What should you prioritize most when choosing an exchange? Many beginners look at fees first, but the higher priority is the security and regulatory record. The reason is simple: a few basis points of fees eat into your profit at most; an exchange being hacked, collapsing, or freezing withdrawals eats your principal. First confirm its history of security incidents, whether it has user-protection mechanisms, and which jurisdictions regulate it — these are the baseline. Putting money into an unsafe platform makes even the lowest fees meaningless — you first need to be sure you can get the money back, then talk about how much you save.
Does liquidity really matter for beginners? Yes, and more than you'd think. Liquidity refers to the depth of buy and sell orders that can fill smoothly. On a high-liquidity exchange, spreads are tight and your order fills near the expected price; on a thin small exchange, orders are sparse, so the moment you buy the price jumps up and the moment you sell it drops — that "slippage" is a hidden cost. Worse, a too-small platform may have no counterparty to let you exit during violent moves. For beginners, choosing an exchange with ample liquidity in major coins saves a lot of invisible losses.

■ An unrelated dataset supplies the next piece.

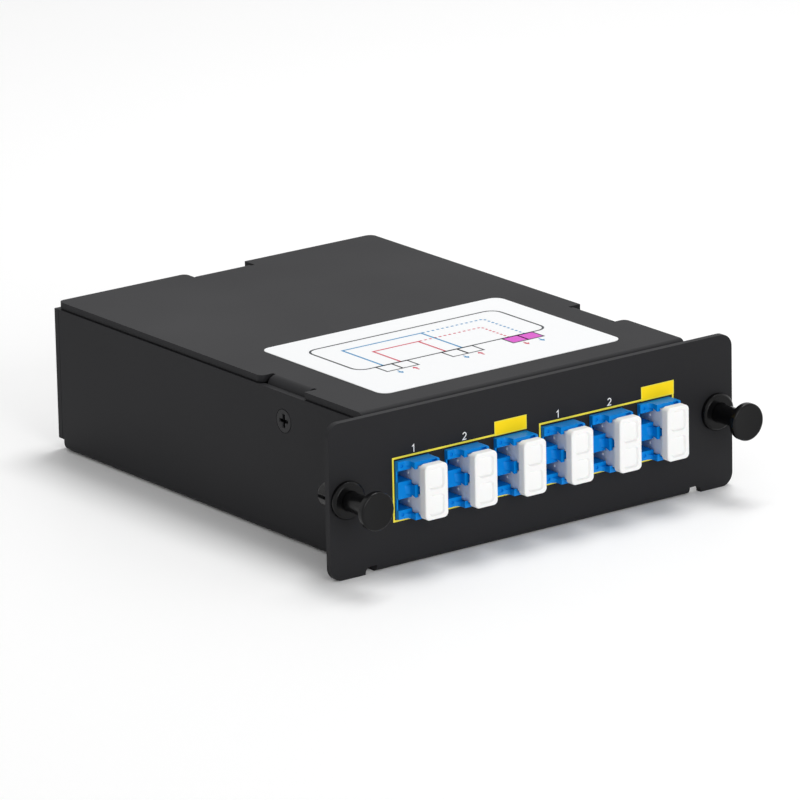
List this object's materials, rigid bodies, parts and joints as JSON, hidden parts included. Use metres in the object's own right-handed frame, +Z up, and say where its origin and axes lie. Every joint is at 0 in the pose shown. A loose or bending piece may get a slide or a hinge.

How do you read the fee structure so the surface number doesn't fool you? Don't look only at the "maker fee." Read all four parts: spot maker/taker fees, contract maker/taker fees, withdrawal fees, and the cost of fiat deposit/withdrawal. The low rate many platforms advertise is just the maker rate, while in practice you're often the taker, at a higher rate. Add withdrawal fees — for some coins these are startlingly high. For high-frequency traders, these add up to a meaningful sum over a year. Computing the total cost "under your actual trading habits" matters far more than the lowest number in an ad.
In practice, how should a beginner start, and how do you avoid putting all eggs in one basket? Three steps. First, start with a large, liquid mainstream exchange with a good withdrawal reputation, run the full "deposit, trade, withdraw" flow with small amounts, confirm it's smooth, then scale up. Second, don't pile all assets on the exchange long-term — an exchange is a custodian; large long-term holdings should move to a wallet where you control the keys, leaving on the exchange only what you'll trade soon. Third, if you trade a lot, consider a second exchange to spread risk as needed. In a sentence: an exchange is a tool, not a safe.